Find each line with the string "that" and report it.

--- Begin ---

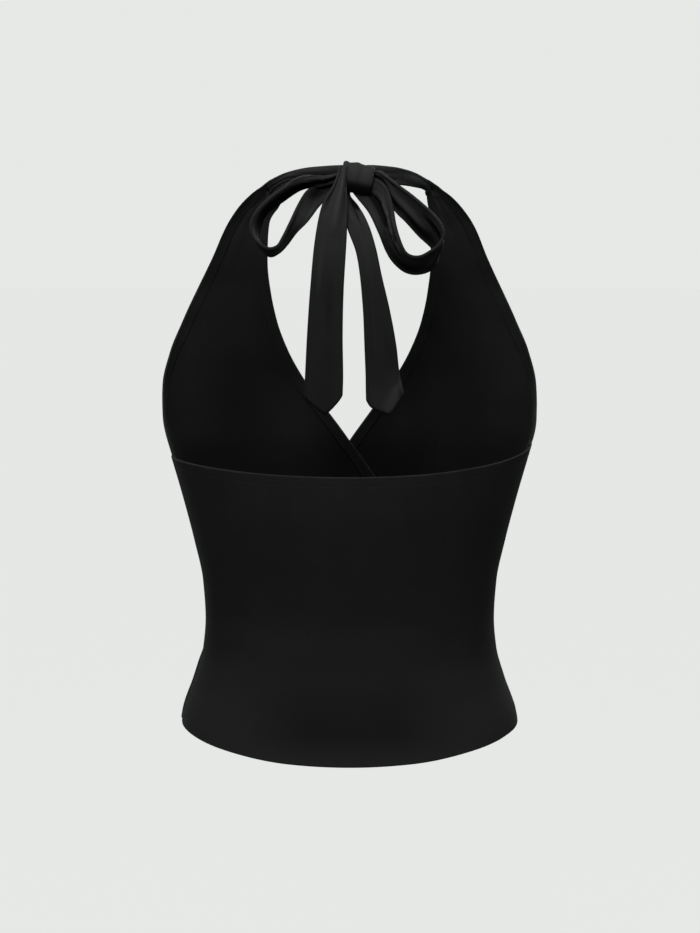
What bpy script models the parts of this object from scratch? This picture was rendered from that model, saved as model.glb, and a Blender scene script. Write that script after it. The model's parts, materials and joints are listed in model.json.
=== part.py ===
"""A tie-neck halter crop top in fine black jersey, in the hollow form it has when it is worn.

It holds two crossing front panels, a low back panel and two long ties that go round the neck and
are knotted in a bow at the nape. Lengths are in metres. +Z is up, the front faces -Y and +X is
the wearer's left. The origin is the inner face of the neck strap at the nape.
"""
import math

import bmesh
import bpy
from mathutils import Matrix, Vector

# --- Driving dimensions ---------------------------------------------------------------------
MM = 0.001

# The side seams lie in one upright plane, this far in front of the nape.
SIDE_PLANE_Y = -48 * MM

# One layer of jersey with its turned hems, and the air between two layers that lie together.
WALL = 1.4 * MM
LAYER_AIR = 1.0 * MM
LAYER_PITCH = WALL + LAYER_AIR

# Neighbouring pieces are this far apart where they are sewn together.
SEAM_GAP = 0.3 * MM

# The fuller part of each front, set by the stretch of the knit over a general figure.
CUP_DEPTH = 15 * MM
CUP_CENTRE_X = 78 * MM
CUP_CENTRE_Z = -195 * MM
CUP_REACH_X = 50 * MM
CUP_REACH_Z = 48 * MM

# The back panel is a little squarer in plan than an ellipse: its exponent is 2 over this.
BACK_SQUARENESS = 0.94

# Below the underarm the wearer's right side stands this much wider, in millimetres as the
# tables are.
RIGHT_SIDE_EXTRA = 0.6

# The seam reaches higher under the wearer's right arm than under the left one.
SEAM_TOP_DROP = {"left": 234.5 * MM, "right": 223 * MM}

# The armhole's curve above this drop is the same on both sides.
ARMHOLE_COMMON_DROP = 150 * MM

# The knot: its half sizes, centre and lean, and how square its sides are.
KNOT_HALF = Vector((12.4 * MM, 8.4 * MM, 11.4 * MM))
KNOT_CENTRE = Vector((-8.4 * MM, 12.2 * MM, -1.6 * MM))
KNOT_LEAN = math.radians(-11)
KNOT_ROUNDNESS = 0.55
KNOT_PINCH = 0.10
KNOT_CUTS = 7

# The two neck straps meet behind the middle of the knot.
STRAP_MEET_X = -8.4 * MM

# Counts of quads along and across each kind of piece.
FRONT_COLUMNS = 24
BACK_ROWS = 14
BACK_COLUMNS = 28
LOOP_ROWS = 44
TAIL_ROWS = 20
STRAP_ROWS = 12
RIBBON_COLUMNS = 5

# Front panel, one row for each station from the tie seam down to the hem, in millimetres.
# Outer is the armhole or side seam, inner is the neckline or the centre line. Depths are from
# the side plane, and drops are down from the nape. Roundness runs from a flat strip (0) to a
# quarter ellipse (1). Hump is the outward bow of a flat strip, and right extra is how much wider
# the wearer's right side stands.
FRONT_COLUMNS_NAMED = (
    "outer_drop", "outer_x", "outer_depth", "inner_drop", "inner_x", "inner_depth", "roundness", "hump",
    "right_extra",
)
FRONT_STATIONS = (
    (2, 66, 16, 9, 64.5, 2, 0, 0, 0),
    (11, 79.5, 4, 18.5, 66.5, -13, 0, 1, 0.6),
    (22, 93, -14, 31, 69.2, -30, 0.05, 2, 1),
    (38.5, 106, -36, 48, 71.3, -47, 0.1, 3, 1.6),
    (68, 121.3, -60, 73, 72.3, -65, 0.2, 5, 0.8),
    (95, 135.4, -69, 98, 70.1, -78, 0.3, 6, 0.2),
    (122, 148.2, -68, 124, 65.2, -89, 0.5, 6, 0),
    (149, 158.8, -58, 150.5, 55.8, -97, 0.75, 5, 0),
    (176, 164, -41, 178, 41, -103, 0.9, 3, -0.4),
    (204, 161.8, -19, 206, 20.3, -104.5, 1, 0, -0.2),
    (234.5, 152.4, 0, 233.5, 0, -101, 1, 0, RIGHT_SIDE_EXTRA),
    (269, 142.8, 0, 269, 0, -97.5, 1, 0, RIGHT_SIDE_EXTRA),
    (309, 132.9, 0, 310, 0, -93.5, 1, 0, RIGHT_SIDE_EXTRA),
    (342, 126.3, 0, 344, 0, -91.5, 1, 0, RIGHT_SIDE_EXTRA),
    (375, 124.4, 0, 379, 0, -91, 1, 0, RIGHT_SIDE_EXTRA),
    (401, 126.6, 0, 407, 0, -93.5, 1, 0, RIGHT_SIDE_EXTRA),
    (428, 134, 0, 437, 0, -98.5, 1, 0, RIGHT_SIDE_EXTRA),
    (455, 143.6, 0, 467, 0, -105, 1, 0, RIGHT_SIDE_EXTRA),
    (466.4, 145.8, 0, 480, 0, -108, 1, 0, RIGHT_SIDE_EXTRA),
)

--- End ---

> _Result below_
What bpy script models the parts of this object from scratch? This picture was rendered from that model, saved as model.glb, and a Blender scene script. Write that script after it. The model's parts, materials and joints are listed in model.json.
It holds two crossing front panels, a low back panel and two long ties that go round the neck and
# One layer of jersey with its turned hems, and the air between two layers that lie together.